PCA is sensitive to feature scale. Standardization ensures equal contribution from all features.

In [None]:
from sklearn.preprocessing import StandardScaler

scaler = StandardScaler()
scaled_data = scaler.fit_transform(df)

## 4. Performing PCA

Principal components capture orthogonal directions of maximum variance.

In [None]:
from sklearn.decomposition import PCA

pca = PCA(n_components=10)
principal_components = pca.fit_transform(scaled_data)

pc_df = pd.DataFrame(principal_components, columns=[f'PC_{i+1}' for i in range(10)])

pc_df.head()

## 5. Explained Variance Analysis

Explained variance indicates how much information each component retains.

In [None]:
import matplotlib.pyplot as plt

explained_variance_ratio = pca.explained_variance_ratio_
cumulative_explained_variance = np.cumsum(explained_variance_ratio)

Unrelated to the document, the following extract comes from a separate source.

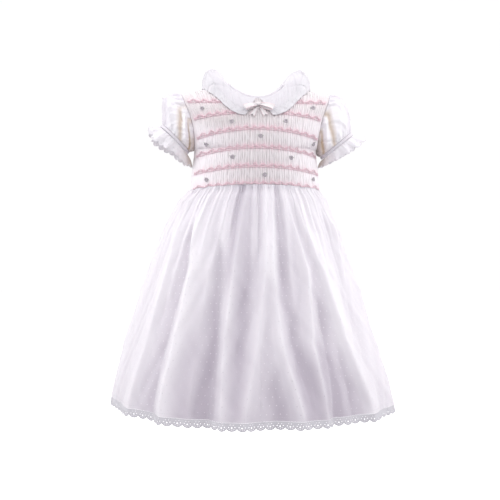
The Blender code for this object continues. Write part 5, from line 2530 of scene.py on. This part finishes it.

plt.figure(figsize=(10, 6))
plt.plot(range(1, len(explained_variance_ratio)+1), explained_variance_ratio, 'o-', label='Individual')
plt.plot(range(1, len(explained_variance_ratio)+1), cumulative_explained_variance, 'o-', label='Cumulative')
plt.xlabel('Principal Component')
plt.ylabel('Explained Variance')
plt.legend()
plt.show()